→ YOUR TASK: Copy each entry as it stands, leaving nothing out.

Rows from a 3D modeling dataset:
========

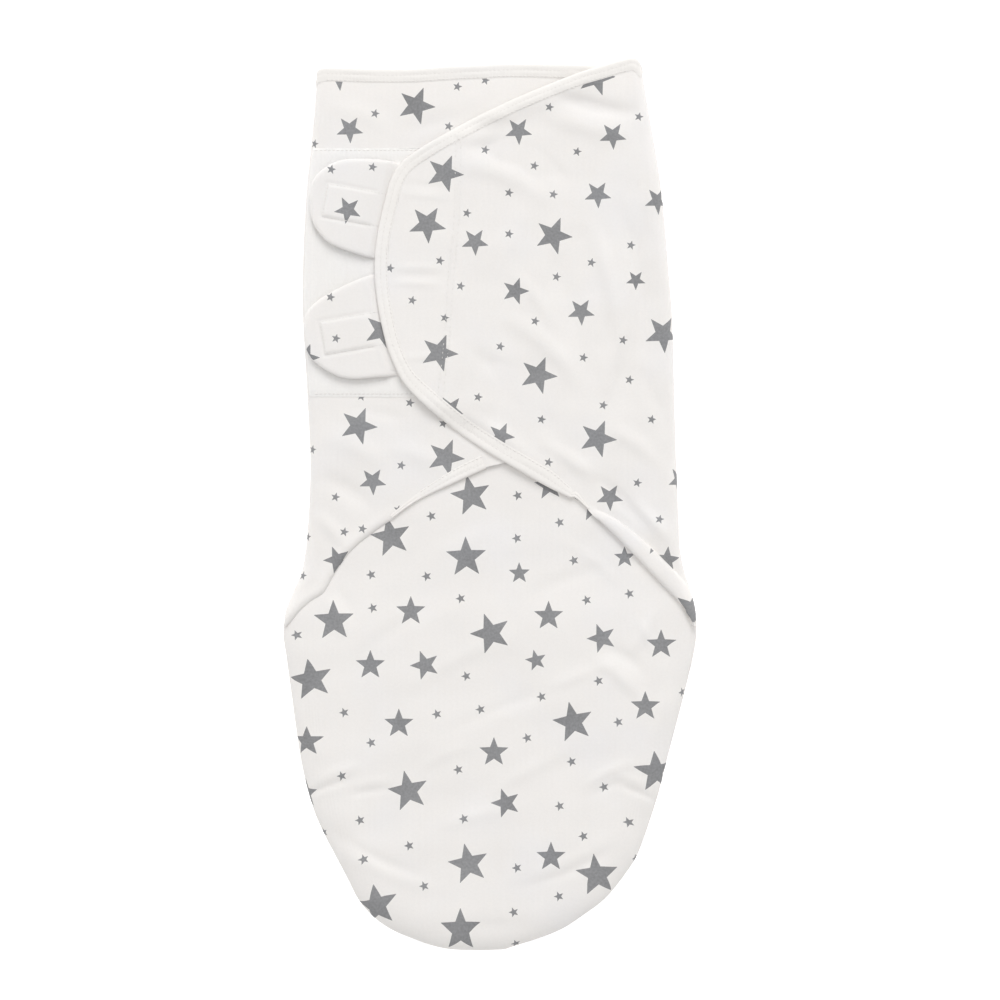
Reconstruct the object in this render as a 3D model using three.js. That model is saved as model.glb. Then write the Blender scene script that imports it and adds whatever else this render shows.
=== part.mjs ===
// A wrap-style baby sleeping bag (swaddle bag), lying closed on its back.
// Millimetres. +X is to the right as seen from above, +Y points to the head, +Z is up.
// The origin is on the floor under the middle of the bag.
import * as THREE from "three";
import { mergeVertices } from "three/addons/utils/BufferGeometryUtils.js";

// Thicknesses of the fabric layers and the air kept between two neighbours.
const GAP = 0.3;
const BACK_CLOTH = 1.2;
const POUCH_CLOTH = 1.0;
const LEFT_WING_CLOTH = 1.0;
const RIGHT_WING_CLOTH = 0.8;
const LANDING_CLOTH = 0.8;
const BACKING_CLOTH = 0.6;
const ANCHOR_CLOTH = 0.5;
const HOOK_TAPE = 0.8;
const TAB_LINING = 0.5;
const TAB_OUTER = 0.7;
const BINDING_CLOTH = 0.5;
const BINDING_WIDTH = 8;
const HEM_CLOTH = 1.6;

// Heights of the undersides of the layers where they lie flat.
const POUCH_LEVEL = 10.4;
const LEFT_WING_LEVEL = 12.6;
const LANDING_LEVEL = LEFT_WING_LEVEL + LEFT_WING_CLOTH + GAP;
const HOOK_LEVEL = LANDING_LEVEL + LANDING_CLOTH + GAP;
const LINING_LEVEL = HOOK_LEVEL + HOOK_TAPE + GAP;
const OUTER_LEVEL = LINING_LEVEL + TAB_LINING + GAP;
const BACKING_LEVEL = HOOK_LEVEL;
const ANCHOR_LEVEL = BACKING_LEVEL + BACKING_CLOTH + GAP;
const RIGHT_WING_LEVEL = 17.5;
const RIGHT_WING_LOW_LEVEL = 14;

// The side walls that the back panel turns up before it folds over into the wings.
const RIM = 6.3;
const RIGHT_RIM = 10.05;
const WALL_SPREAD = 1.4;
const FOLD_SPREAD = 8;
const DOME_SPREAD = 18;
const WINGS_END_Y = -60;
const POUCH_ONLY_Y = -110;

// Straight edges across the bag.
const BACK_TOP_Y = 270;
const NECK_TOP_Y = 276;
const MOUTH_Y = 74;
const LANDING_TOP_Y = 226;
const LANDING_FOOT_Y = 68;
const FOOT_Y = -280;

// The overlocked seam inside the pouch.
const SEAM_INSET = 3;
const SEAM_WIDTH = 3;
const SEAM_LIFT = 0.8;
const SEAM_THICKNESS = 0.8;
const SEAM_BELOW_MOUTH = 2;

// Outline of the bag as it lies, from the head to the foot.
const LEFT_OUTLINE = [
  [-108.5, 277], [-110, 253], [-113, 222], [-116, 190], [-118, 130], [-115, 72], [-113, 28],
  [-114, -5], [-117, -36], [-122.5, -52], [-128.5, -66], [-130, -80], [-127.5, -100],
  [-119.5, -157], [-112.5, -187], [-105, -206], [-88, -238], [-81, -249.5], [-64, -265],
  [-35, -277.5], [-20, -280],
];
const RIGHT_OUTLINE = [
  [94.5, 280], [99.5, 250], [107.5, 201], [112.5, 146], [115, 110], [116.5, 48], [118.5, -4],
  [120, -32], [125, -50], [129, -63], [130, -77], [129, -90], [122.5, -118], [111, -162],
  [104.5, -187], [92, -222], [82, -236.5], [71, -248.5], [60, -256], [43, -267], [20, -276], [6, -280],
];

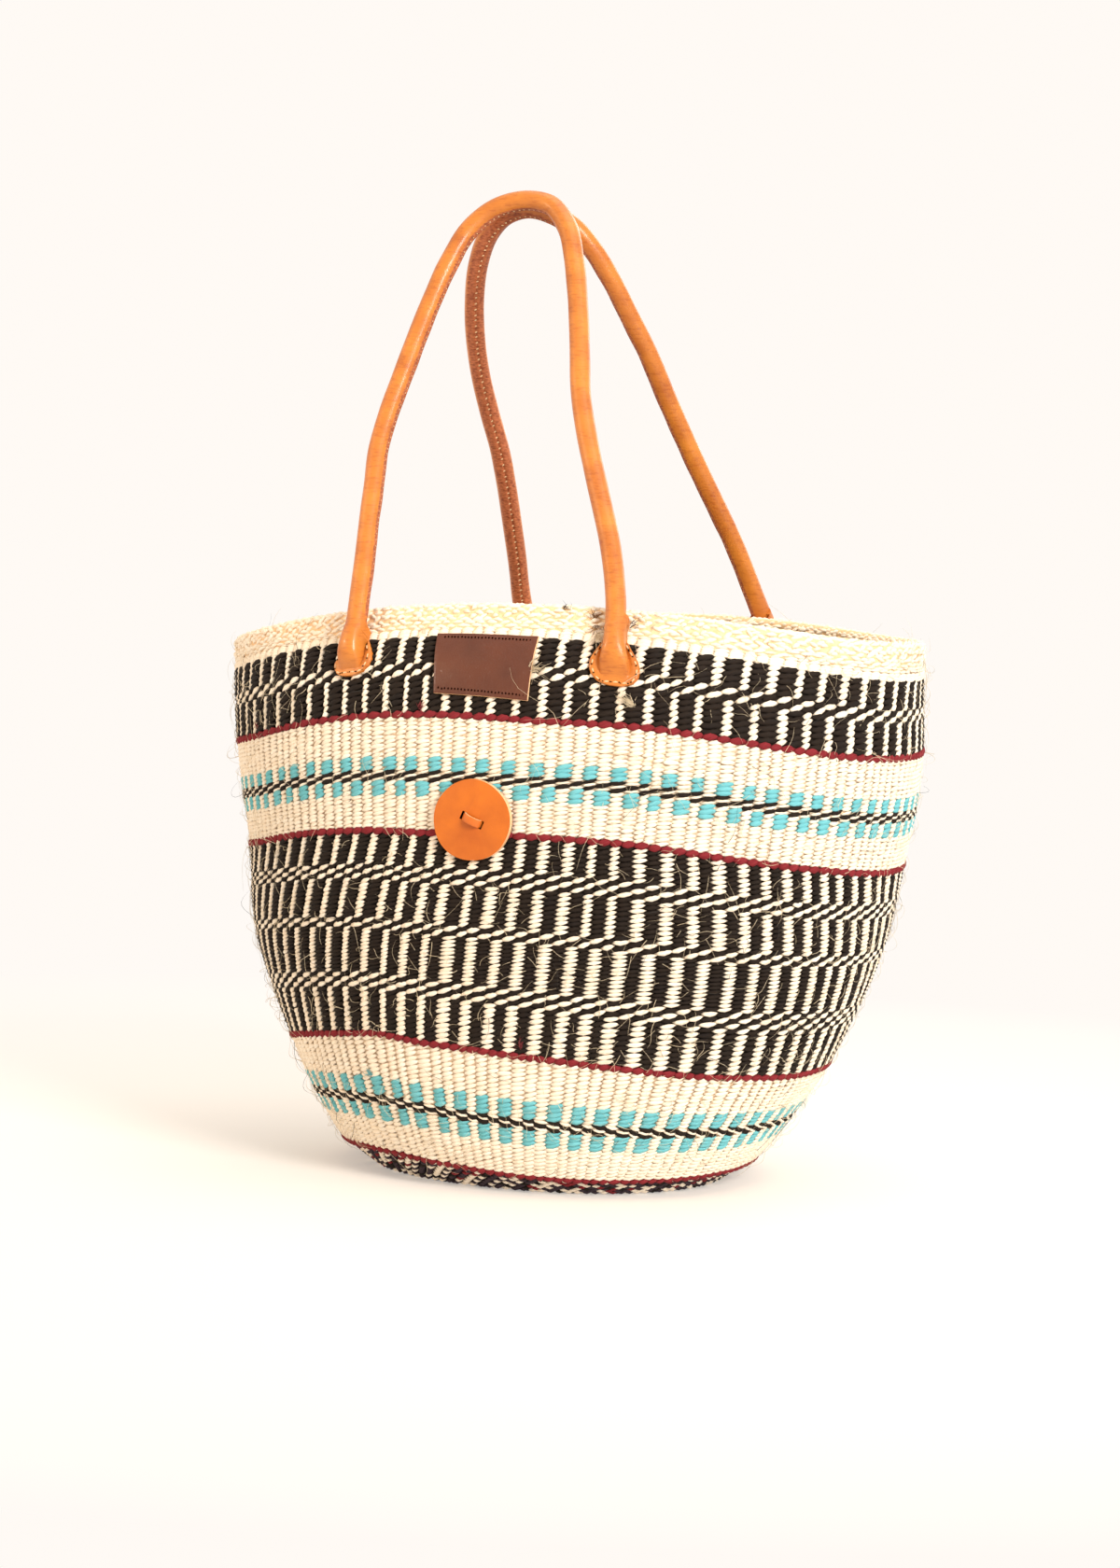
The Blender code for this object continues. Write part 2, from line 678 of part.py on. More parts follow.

========

→ EXERCISE ANSWER:
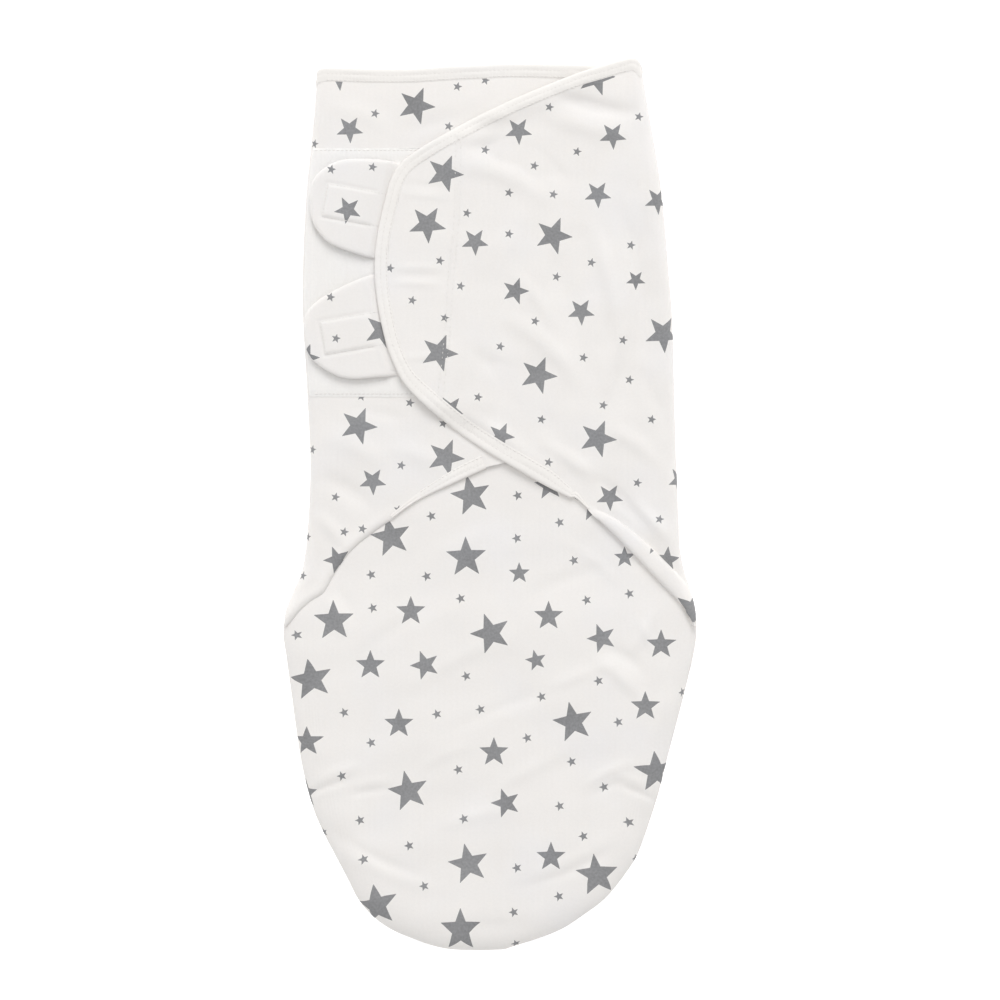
Reconstruct the object in this render as a 3D model using three.js. That model is saved as model.glb. Then write the Blender scene script that imports it and adds whatever else this render shows.
=== part.mjs ===
// A wrap-style baby sleeping bag (swaddle bag), lying closed on its back.
// Millimetres. +X is to the right as seen from above, +Y points to the head, +Z is up.
// The origin is on the floor under the middle of the bag.
import * as THREE from "three";
import { mergeVertices } from "three/addons/utils/BufferGeometryUtils.js";

// Thicknesses of the fabric layers and the air kept between two neighbours.
const GAP = 0.3;
const BACK_CLOTH = 1.2;
const POUCH_CLOTH = 1.0;
const LEFT_WING_CLOTH = 1.0;
const RIGHT_WING_CLOTH = 0.8;
const LANDING_CLOTH = 0.8;
const BACKING_CLOTH = 0.6;
const ANCHOR_CLOTH = 0.5;
const HOOK_TAPE = 0.8;
const TAB_LINING = 0.5;
const TAB_OUTER = 0.7;
const BINDING_CLOTH = 0.5;
const BINDING_WIDTH = 8;
const HEM_CLOTH = 1.6;

// Heights of the undersides of the layers where they lie flat.
const POUCH_LEVEL = 10.4;
const LEFT_WING_LEVEL = 12.6;
const LANDING_LEVEL = LEFT_WING_LEVEL + LEFT_WING_CLOTH + GAP;
const HOOK_LEVEL = LANDING_LEVEL + LANDING_CLOTH + GAP;
const LINING_LEVEL = HOOK_LEVEL + HOOK_TAPE + GAP;
const OUTER_LEVEL = LINING_LEVEL + TAB_LINING + GAP;
const BACKING_LEVEL = HOOK_LEVEL;
const ANCHOR_LEVEL = BACKING_LEVEL + BACKING_CLOTH + GAP;
const RIGHT_WING_LEVEL = 17.5;
const RIGHT_WING_LOW_LEVEL = 14;

// The side walls that the back panel turns up before it folds over into the wings.
const RIM = 6.3;
const RIGHT_RIM = 10.05;
const WALL_SPREAD = 1.4;
const FOLD_SPREAD = 8;
const DOME_SPREAD = 18;
const WINGS_END_Y = -60;
const POUCH_ONLY_Y = -110;

// Straight edges across the bag.
const BACK_TOP_Y = 270;
const NECK_TOP_Y = 276;
const MOUTH_Y = 74;
const LANDING_TOP_Y = 226;
const LANDING_FOOT_Y = 68;
const FOOT_Y = -280;

// The overlocked seam inside the pouch.
const SEAM_INSET = 3;
const SEAM_WIDTH = 3;
const SEAM_LIFT = 0.8;
const SEAM_THICKNESS = 0.8;
const SEAM_BELOW_MOUTH = 2;

// Outline of the bag as it lies, from the head to the foot.
const LEFT_OUTLINE = [
  [-108.5, 277], [-110, 253], [-113, 222], [-116, 190], [-118, 130], [-115, 72], [-113, 28],
  [-114, -5], [-117, -36], [-122.5, -52], [-128.5, -66], [-130, -80], [-127.5, -100],
  [-119.5, -157], [-112.5, -187], [-105, -206], [-88, -238], [-81, -249.5], [-64, -265],
  [-35, -277.5], [-20, -280],
];
const RIGHT_OUTLINE = [
  [94.5, 280], [99.5, 250], [107.5, 201], [112.5, 146], [115, 110], [116.5, 48], [118.5, -4],
  [120, -32], [125, -50], [129, -63], [130, -77], [129, -90], [122.5, -118], [111, -162],
  [104.5, -187], [92, -222], [82, -236.5], [71, -248.5], [60, -256], [43, -267], [20, -276], [6, -280],
];

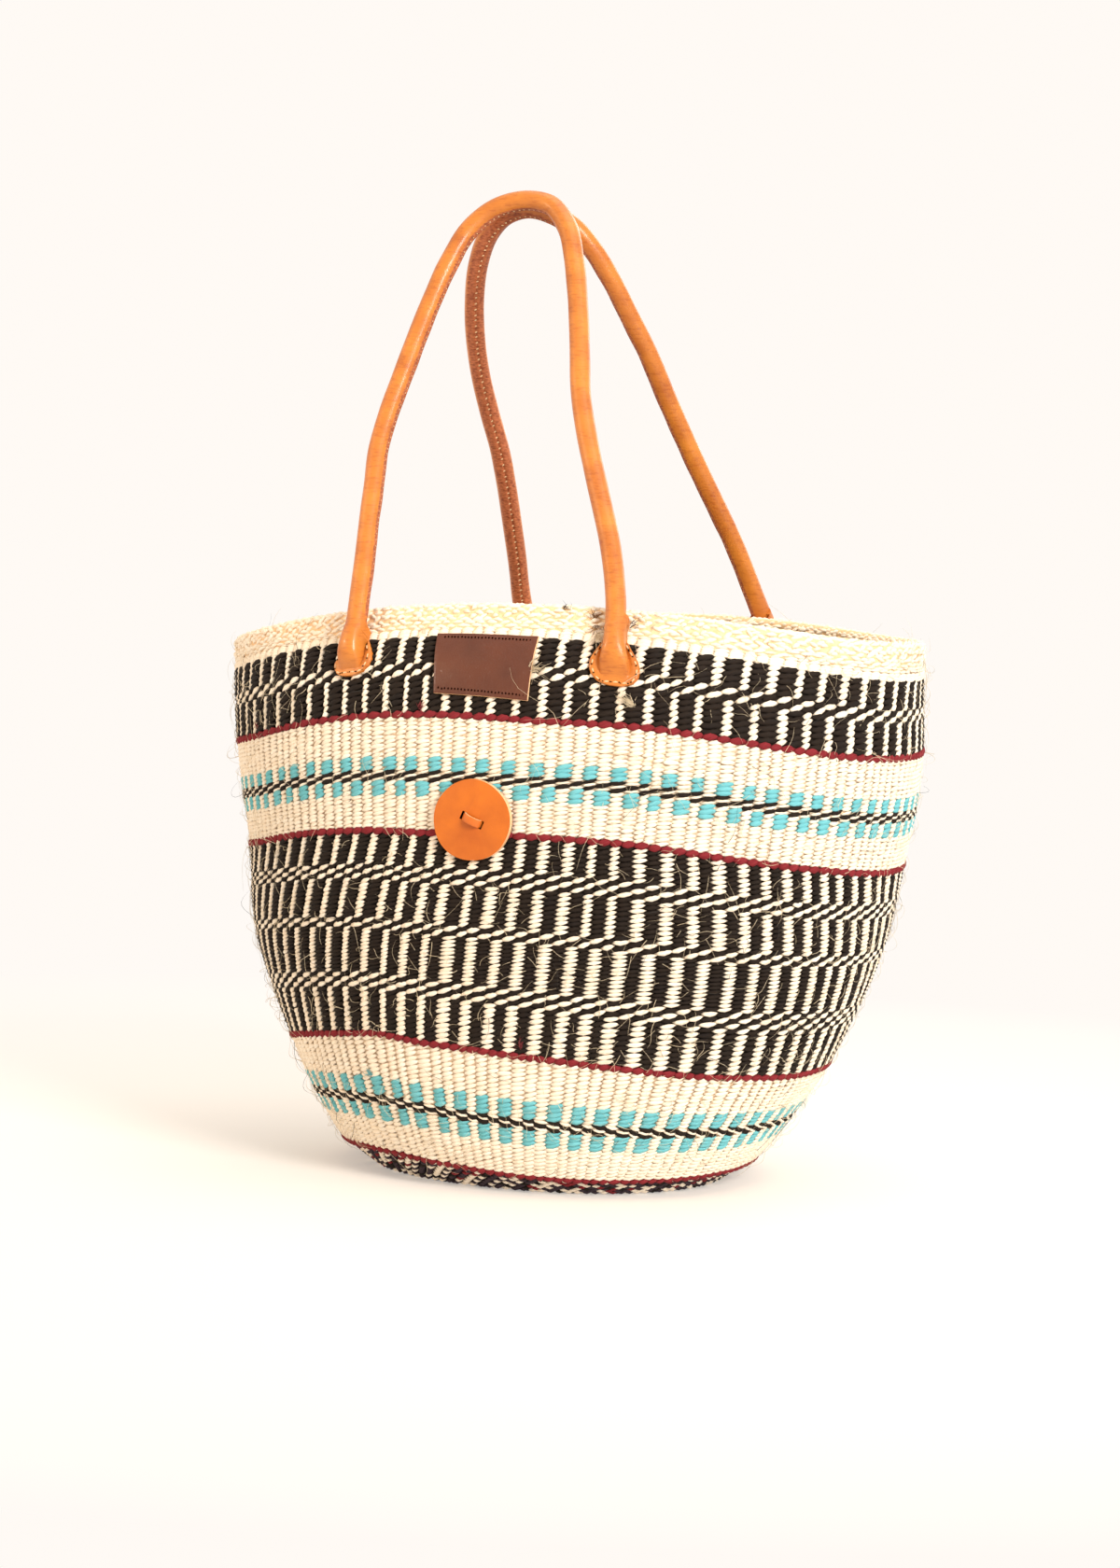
The Blender code for this object continues. Write part 2, from line 678 of part.py on. More parts follow.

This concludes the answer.